RESEARCH FOR THE HISTORICAL NOVEL WRITER or WHAT ARE YOU DOING?

A few years back on this journey, one of my buddies said, “Hey, GJ, I envy you.”

“Oh, why?”

“Because you are having all the fun of a college liberal arts major without having to pay, without having to get drunk or stoned, and without the constant distraction of young women.”

Took me a bit to realize it–the missing parts are not so bad–that he was and is right. What could be more fun than researching about long-forgotten young women fighting Romans, about what teens did two thousand years ago when they had time on their hands, and what adults did for the sheer hell of it back then? Or, as James Michener observed, “Obviously no college education could prepare a young man for all that he will have to do in his years of employment. The best a college can do is to inspire him with the urge to reeducate himself constantly.” Quoted from “When Does Education Stop?” (Reader’s Digest Association, Inc., 1962).

Research for the writer of history–fiction or fact–imparts to the author that perpetual chance to learn, to reeducate long after leaving whatever classroom halls the writer roamed during school days.

Then again, researching strikes me as the wrong word. Neither mice nor humans will live or die depending on the potion I inject into the fluffy little white things, not into anything white really. I just make little black marks on white paper. Nor will I find one more missing sub-atomic particle or a better water softener. (I’m in charge of dishes in our house).

To the historical novelist researching means something else. To one giant among historical novelists, Ken Follett, it sometimes means turning to Dan Starter of Research for Writers in New York City to help find specialists who know about the details buried in the past. Did some History or English or Art PhD candidate dig deep in the stacks of a great library for the nugget that a century ago water-repellent cotton was called moleskin?

To lesser modern-day historical novelists, Google might be the beginning and the end of searching out arcane things from long ago. But that’s a seductive trap. During the years of developing “South of Burnt Rocks West of The Moon”, I stared at every image I could find of relics left behind from the time of the Iberian Celts, from their fight against Roman oppressors. Found quite a few on the web and in books by history professors. I thought I had a pretty good notion, and who would know better is I got some little thing wrong? Well, I would. I kept looking.

Then, by the grace of the gods of writers, I took myself to some of the places I was trying to describe. The web images, the pictures in the books had not done any of it justice–like watching a baseball deep fly on a TV screen instead of in person from an outfielder’s perspective. That wall of the fortress at Sagunto is so much taller than I imagined, so much more imposing to the footman or the cavalry rider.

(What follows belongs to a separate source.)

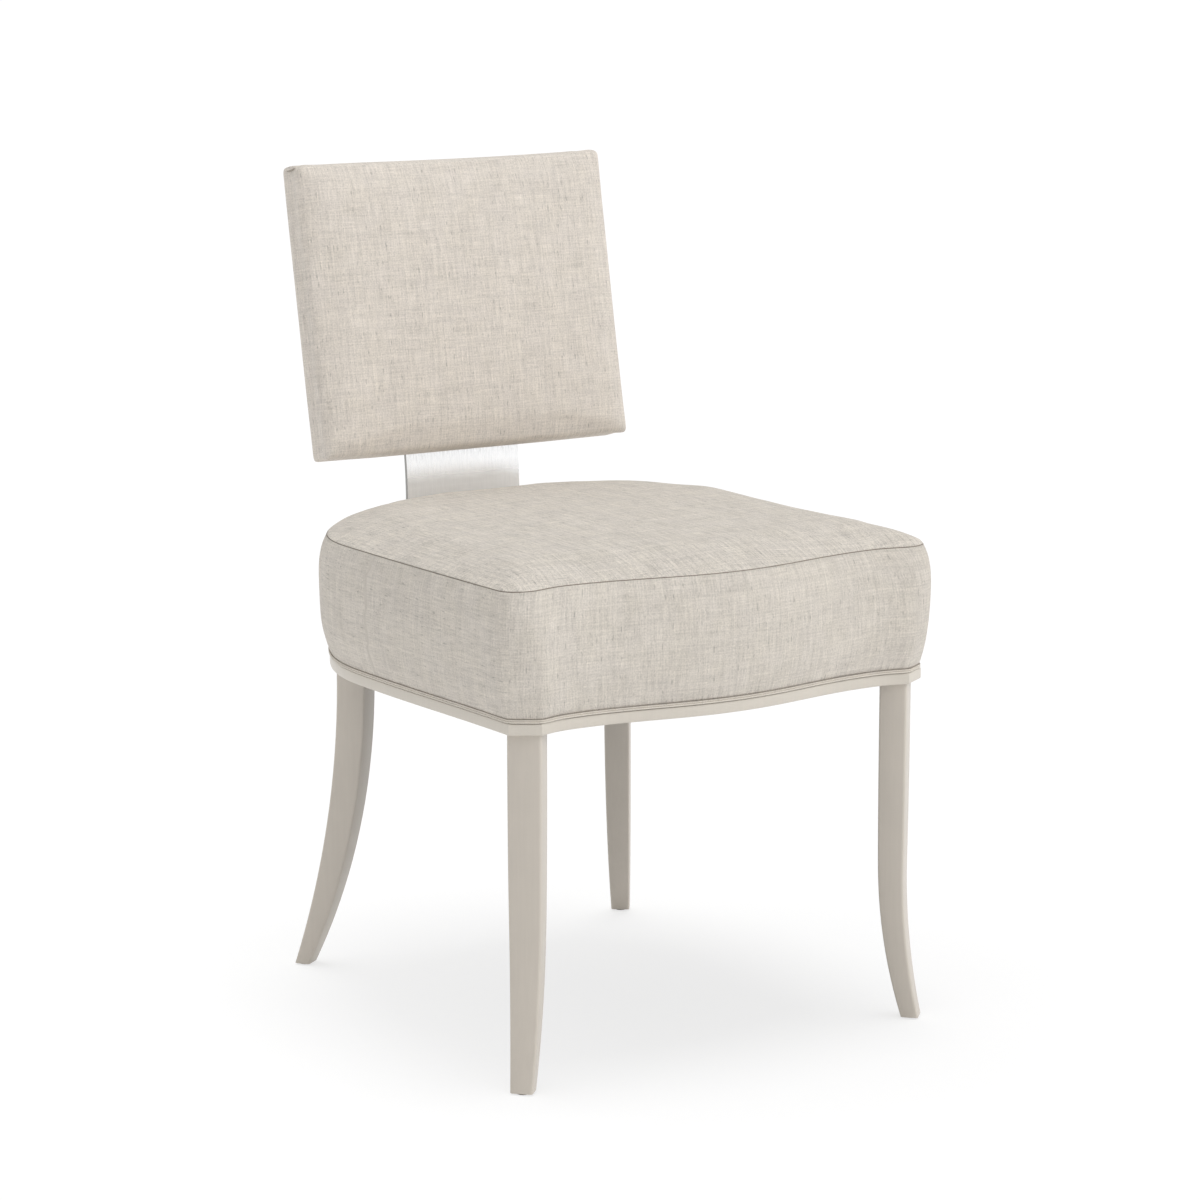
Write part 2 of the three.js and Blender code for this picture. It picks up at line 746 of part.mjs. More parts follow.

And many cactus plants carpet the hillside running up to it. No snapshot on a computer monitor or in a book could impart the true sense of the real live thing. The February wind blew cold across that hill, over the walls and down through the inside. No one could ever clamber up and surmount that, but waves of armies did. Now, at last, I was ready to describe those things.

Politics are another trap for those of us trying to find the truths of long ago. Most accounts close in time to period I write about come to us from Roman historians, men good with words and letters paid by a Roman patron or by the Roman Senate. They would no more tout the virtues of the barbari surrounding the Roman Empire than would cats extol the virtues of animals that bark in the night.

In one sense, though, historical research is less daunting than writing a novel close to or in the present time where every spoken word, every coin and car detail must be exactly right. Some reader will know that the 1954 green Packard came in two shades of green, the darker green on the top, lighter green on the body. Get that wrong, the whole novel will lose instant credibility. Not so with chariots of two thousand years ago. Few readers of today will know the colors of those.

Ah, a last thought for the historical novel writer. Perhaps our next work should take place in the future or a world far away. That, we can invent–all of it–and not one reader will know the difference. Then again, what’s the fun, what’s the learning in that?